> **Work to be completed**
Write out every line of the material exactly as it appears.

> **Data rows**

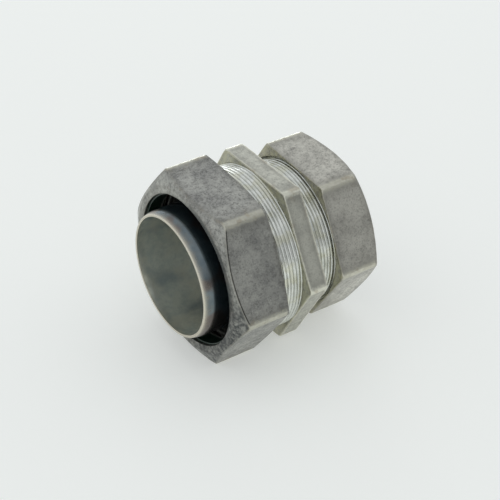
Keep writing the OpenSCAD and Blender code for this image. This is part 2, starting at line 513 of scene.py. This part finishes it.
def bump(tree, shader, height, depth, strength):
    """Relief of about depth millimetres."""
    made = add(tree, "ShaderNodeBump", Height=height, Distance=depth * MM, Strength=strength)
    tree.links.new(made.outputs[0], shader.inputs["Normal"])


def cast_metal(name, dark, light, worn, speckling):
    """Tumbled zinc die casting: cloudy grey with fine dark specks, pale specks that are partly painted
    glints, and rubbed edges, which on the collar are partly a painted highlight.
    """
    material, tree, shader = metal(name, 0.92)
    where = place(tree)
    clouds = ramp(tree, mottle(tree, where, 9, 3, 0.55), 0.36, 0.64)
    blotches = mottle(tree, where, 2.0, 4, 0.65)
    grain = mottle(tree, place(tree, shift=(5, 2, 9)), 0.62, 4, 0.65)
    share = maths(tree, "ADD", maths(tree, "MULTIPLY", ramp(tree, blotches, 0.34, 0.66), 0.45),
                  maths(tree, "MULTIPLY", clouds, 0.55))
    base = blend(tree, share, dark, light)
    gathered = maths(tree, "SUBTRACT", grain, maths(tree, "MULTIPLY", blotches, 0.3))
    specks = ramp(tree, gathered, 0.34, 0.5)
    base = tint(tree, base, specks, speckling, tone(84, 83, 80))
    # Pale specks, partly painted glints.
    pale_specks_and_glints = ramp(tree, grain, 0.44, 0.34)
    base = tint(tree, base, pale_specks_and_glints, 0.6 * speckling, tone(222, 222, 214))
    edge = attribute(tree, "wear")
    beside = maths(tree, "MULTIPLY", edge, maths(tree, "SUBTRACT", 1.0, edge))
    base = tint(tree, base, beside, 1.2, tone(100, 98, 90))
    broken = maths(tree, "MULTIPLY", maths(tree, "SUBTRACT", grain, 0.5), 1.8)
    # Rubbed edges; on the collar, partly a painted highlight.
    rubbed_and_lit = ramp(tree, maths(tree, "ADD", edge, broken), 0.4, 1.1)
    base = tint(tree, base, rubbed_and_lit, 0.65, worn)
    stain = ramp(tree, mottle(tree, place(tree, shift=(2, 6, 1)), 3.5, 3), 0.54, 0.66)
    base = tint(tree, base, maths(tree, "MULTIPLY", stain, edge), 0.35, tone(140, 122, 98))
    # Painted shade: the conduit nut's front face and chamfer, darker towards its lower front.
    painted_shade = maths(tree, "MULTIPLY", attribute(tree, "painted_shade"), ramp(tree, blotches, 0.35, 0.65, 1.0, 0.4))
    base = blend(tree, painted_shade, base, tone(68, 71, 72))
    # Painted reflection: an olive tint on the end faces that look onto the threads.
    painted_reflection = maths(tree, "MULTIPLY", attribute(tree, "painted_reflection"), ramp(tree, blotches, 0.38, 0.62, 0.05, 0.42))
    base = blend(tree, painted_reflection, base, tone(172, 168, 126))
    # Dirt and painted shade where the surface goes in.
    base = tint(tree, base, attribute(tree, "dirt_and_shade"), 0.85, tone(62, 61, 46))
    # Painted shade: the bottom of the fine groove behind the chamfer, near black.
    base = blend(tree, attribute(tree, "painted_groove_shade"), base, tone(24, 22, 20))
    tree.links.new(base, shader.inputs["Base Color"])
    dulled = maths(tree, "MULTIPLY", specks, 0.12)
    roughness = maths(tree, "ADD", ramp(tree, blotches, 0.35, 0.65, 0.4, 0.3), dulled)
    tree.links.new(roughness, shader.inputs["Roughness"])
    relief = maths(tree, "ADD", blotches, maths(tree, "MULTIPLY", grain, 0.45))
    bump(tree, shader, relief, 0.16, 0.6)
    return material


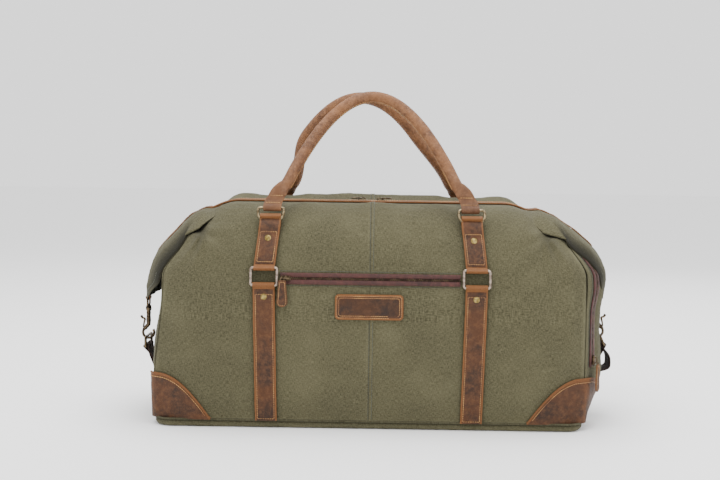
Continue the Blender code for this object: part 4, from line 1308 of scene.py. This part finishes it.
def handle(face, flip):
    """A rolled leather handle: round in the grip, flat where it folds round the D-rings."""
    bar, rise, half = handle_stations()
    outward = Vector((-rise.y, rise.x))
    facing = Vector((0.0, outward.x, outward.y))
    whole = half + [(-s[0], *s[1:]) for s in reversed(half[:-1])]
    whole = curve_through(whole, 6)
    spots = []
    for x, up, out, *_ in whole:
        flat = bar + rise * up + outward * out
        spots.append(Vector((x + handle_lean(face, x, up), flat.x, flat.y)))
    sides = 28
    loops = []
    wear = []
    shade = []
    seam = []
    seam_out = []
    for i, (_, up, _, half_wide, half_thick, flat) in enumerate(whole):
        along = (spots[min(i + 1, len(spots) - 1)] - spots[max(i - 1, 0)]).normalized()
        sideways = Vector((1.0 if i < len(whole) / 2 else -1.0, 0.0, 0.0))
        free_wide = along.cross(facing).normalized()
        in_plane = Vector((0.0, along.y, along.z))
        if flat > 0.02 and in_plane.length > 0.01:
            flat_deep = sideways.cross(in_plane.normalized())
            wide = free_wide.lerp(sideways, min(flat, 1.0)).normalized()
            deep = free_wide.cross(along).lerp(flat_deep, min(flat, 1.0)).normalized()
        else:
            wide = free_wide
            deep = wide.cross(along).normalized()
        flatness = min(max(half_thick / half_wide, 0.0), 1.0)
        power = min(0.35 + 0.65 * flatness, 1.0)
        loop = []
        for k in range(sides):
            turn = 2 * math.pi * (k + 0.5) / sides
            c = math.cos(turn)
            s = math.sin(turn)
            place = spots[i]
            bumps = 1.0 + (0.02 * wander(place.x, place.y, place.z + 30.0 * c, 16.0)) * flatness
            across = math.copysign(abs(c) ** power, c) * half_wide * bumps
            through = math.copysign(abs(s) ** power, s) * half_thick * bumps
            loop.append(tuple(place + wide * across + deep * through))
            wear.append(0.55 * (1.0 - flatness) * ease(0.75, 1.0, abs(c)) + 0.25 * flatness * max(s, 0.0))
            shade.append(0.75 * (1.0 - ease(20.0, 52.0, up)) * (0.6 + 0.4 * (1.0 - abs(c))))
        loops.append(loop)
        if flatness > 0.95:
            seam.append(tuple(spots[i] - wide * (half_wide * 0.99)))
            seam_out.append(-wide)
    data = ring_stack(loops)
    body = f"{face}_handle"
    node = f"handle_{face}"
    paint = {"wear": wear, "shade": shade}
    piece(f"{node}_leather", flipped(data, flip), "handle_leather", body, (node,), None, paint)
    parts = []
    for sign in (-1.0, 1.0):
        shifted = [tuple(Vector(p) + facing * (sign * 1.6)) for p in seam]
        parts.append(stitch_mesh(shifted, seam_out, 3.6))
    tab_x = DRING_X - 2.0
    for side in (-1, 1):
        for up, reach in ((6.8, 10.0), (17.5, 9.0)):
            lean = 0.0 if up < 10.0 else 4.8
            flat = bar + rise * up + outward * (2.65 if up < 10.0 else 2.9)
            middle = side * (tab_x - 0.6 - lean)
            row = [(middle - reach, flat.x, flat.y), (middle + reach, flat.x, flat.y)]
            parts.append(stitch_mesh(row, [facing] * 2))
    piece(f"{node}_stitches", flipped(joined(parts), flip), "gold_thread", body)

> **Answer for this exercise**
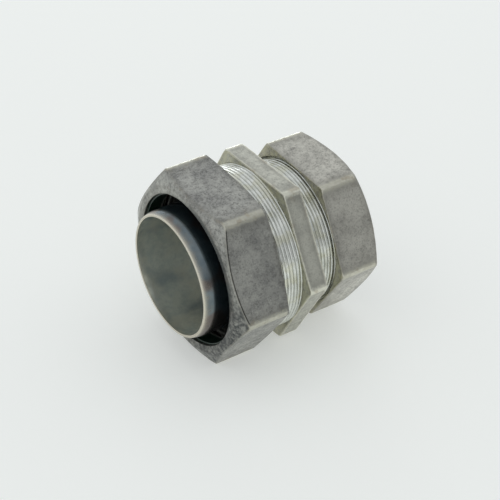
Keep writing the OpenSCAD and Blender code for this image. This is part 2, starting at line 513 of scene.py. This part finishes it.
def bump(tree, shader, height, depth, strength):
    """Relief of about depth millimetres."""
    made = add(tree, "ShaderNodeBump", Height=height, Distance=depth * MM, Strength=strength)
    tree.links.new(made.outputs[0], shader.inputs["Normal"])


def cast_metal(name, dark, light, worn, speckling):
    """Tumbled zinc die casting: cloudy grey with fine dark specks, pale specks that are partly painted
    glints, and rubbed edges, which on the collar are partly a painted highlight.
    """
    material, tree, shader = metal(name, 0.92)
    where = place(tree)
    clouds = ramp(tree, mottle(tree, where, 9, 3, 0.55), 0.36, 0.64)
    blotches = mottle(tree, where, 2.0, 4, 0.65)
    grain = mottle(tree, place(tree, shift=(5, 2, 9)), 0.62, 4, 0.65)
    share = maths(tree, "ADD", maths(tree, "MULTIPLY", ramp(tree, blotches, 0.34, 0.66), 0.45),
                  maths(tree, "MULTIPLY", clouds, 0.55))
    base = blend(tree, share, dark, light)
    gathered = maths(tree, "SUBTRACT", grain, maths(tree, "MULTIPLY", blotches, 0.3))
    specks = ramp(tree, gathered, 0.34, 0.5)
    base = tint(tree, base, specks, speckling, tone(84, 83, 80))
    # Pale specks, partly painted glints.
    pale_specks_and_glints = ramp(tree, grain, 0.44, 0.34)
    base = tint(tree, base, pale_specks_and_glints, 0.6 * speckling, tone(222, 222, 214))
    edge = attribute(tree, "wear")
    beside = maths(tree, "MULTIPLY", edge, maths(tree, "SUBTRACT", 1.0, edge))
    base = tint(tree, base, beside, 1.2, tone(100, 98, 90))
    broken = maths(tree, "MULTIPLY", maths(tree, "SUBTRACT", grain, 0.5), 1.8)
    # Rubbed edges; on the collar, partly a painted highlight.
    rubbed_and_lit = ramp(tree, maths(tree, "ADD", edge, broken), 0.4, 1.1)
    base = tint(tree, base, rubbed_and_lit, 0.65, worn)
    stain = ramp(tree, mottle(tree, place(tree, shift=(2, 6, 1)), 3.5, 3), 0.54, 0.66)
    base = tint(tree, base, maths(tree, "MULTIPLY", stain, edge), 0.35, tone(140, 122, 98))
    # Painted shade: the conduit nut's front face and chamfer, darker towards its lower front.
    painted_shade = maths(tree, "MULTIPLY", attribute(tree, "painted_shade"), ramp(tree, blotches, 0.35, 0.65, 1.0, 0.4))
    base = blend(tree, painted_shade, base, tone(68, 71, 72))
    # Painted reflection: an olive tint on the end faces that look onto the threads.
    painted_reflection = maths(tree, "MULTIPLY", attribute(tree, "painted_reflection"), ramp(tree, blotches, 0.38, 0.62, 0.05, 0.42))
    base = blend(tree, painted_reflection, base, tone(172, 168, 126))
    # Dirt and painted shade where the surface goes in.
    base = tint(tree, base, attribute(tree, "dirt_and_shade"), 0.85, tone(62, 61, 46))
    # Painted shade: the bottom of the fine groove behind the chamfer, near black.
    base = blend(tree, attribute(tree, "painted_groove_shade"), base, tone(24, 22, 20))
    tree.links.new(base, shader.inputs["Base Color"])
    dulled = maths(tree, "MULTIPLY", specks, 0.12)
    roughness = maths(tree, "ADD", ramp(tree, blotches, 0.35, 0.65, 0.4, 0.3), dulled)
    tree.links.new(roughness, shader.inputs["Roughness"])
    relief = maths(tree, "ADD", blotches, maths(tree, "MULTIPLY", grain, 0.45))
    bump(tree, shader, relief, 0.16, 0.6)
    return material


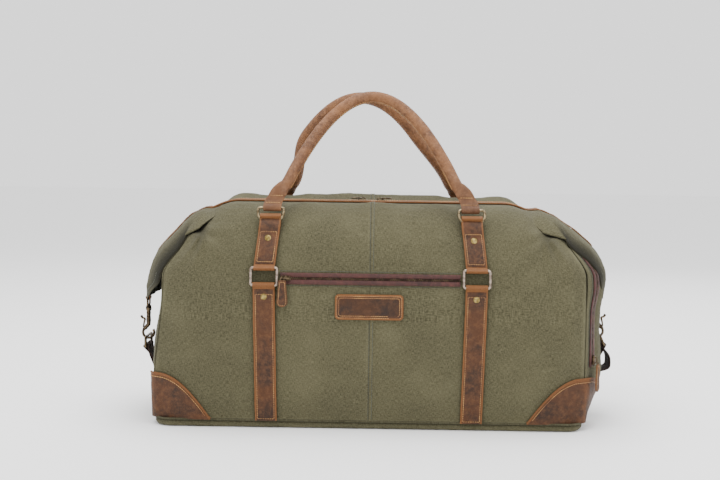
Continue the Blender code for this object: part 4, from line 1308 of scene.py. This part finishes it.
def handle(face, flip):
    """A rolled leather handle: round in the grip, flat where it folds round the D-rings."""
    bar, rise, half = handle_stations()
    outward = Vector((-rise.y, rise.x))
    facing = Vector((0.0, outward.x, outward.y))
    whole = half + [(-s[0], *s[1:]) for s in reversed(half[:-1])]
    whole = curve_through(whole, 6)
    spots = []
    for x, up, out, *_ in whole:
        flat = bar + rise * up + outward * out
        spots.append(Vector((x + handle_lean(face, x, up), flat.x, flat.y)))
    sides = 28
    loops = []
    wear = []
    shade = []
    seam = []
    seam_out = []
    for i, (_, up, _, half_wide, half_thick, flat) in enumerate(whole):
        along = (spots[min(i + 1, len(spots) - 1)] - spots[max(i - 1, 0)]).normalized()
        sideways = Vector((1.0 if i < len(whole) / 2 else -1.0, 0.0, 0.0))
        free_wide = along.cross(facing).normalized()
        in_plane = Vector((0.0, along.y, along.z))
        if flat > 0.02 and in_plane.length > 0.01:
            flat_deep = sideways.cross(in_plane.normalized())
            wide = free_wide.lerp(sideways, min(flat, 1.0)).normalized()
            deep = free_wide.cross(along).lerp(flat_deep, min(flat, 1.0)).normalized()
        else:
            wide = free_wide
            deep = wide.cross(along).normalized()
        flatness = min(max(half_thick / half_wide, 0.0), 1.0)
        power = min(0.35 + 0.65 * flatness, 1.0)
        loop = []
        for k in range(sides):
            turn = 2 * math.pi * (k + 0.5) / sides
            c = math.cos(turn)
            s = math.sin(turn)
            place = spots[i]
            bumps = 1.0 + (0.02 * wander(place.x, place.y, place.z + 30.0 * c, 16.0)) * flatness
            across = math.copysign(abs(c) ** power, c) * half_wide * bumps
            through = math.copysign(abs(s) ** power, s) * half_thick * bumps
            loop.append(tuple(place + wide * across + deep * through))
            wear.append(0.55 * (1.0 - flatness) * ease(0.75, 1.0, abs(c)) + 0.25 * flatness * max(s, 0.0))
            shade.append(0.75 * (1.0 - ease(20.0, 52.0, up)) * (0.6 + 0.4 * (1.0 - abs(c))))
        loops.append(loop)
        if flatness > 0.95:
            seam.append(tuple(spots[i] - wide * (half_wide * 0.99)))
            seam_out.append(-wide)
    data = ring_stack(loops)
    body = f"{face}_handle"
    node = f"handle_{face}"
    paint = {"wear": wear, "shade": shade}
    piece(f"{node}_leather", flipped(data, flip), "handle_leather", body, (node,), None, paint)
    parts = []
    for sign in (-1.0, 1.0):
        shifted = [tuple(Vector(p) + facing * (sign * 1.6)) for p in seam]
        parts.append(stitch_mesh(shifted, seam_out, 3.6))
    tab_x = DRING_X - 2.0
    for side in (-1, 1):
        for up, reach in ((6.8, 10.0), (17.5, 9.0)):
            lean = 0.0 if up < 10.0 else 4.8
            flat = bar + rise * up + outward * (2.65 if up < 10.0 else 2.9)
            middle = side * (tab_x - 0.6 - lean)
            row = [(middle - reach, flat.x, flat.y), (middle + reach, flat.x, flat.y)]
            parts.append(stitch_mesh(row, [facing] * 2))
    piece(f"{node}_stitches", flipped(joined(parts), flip), "gold_thread", body)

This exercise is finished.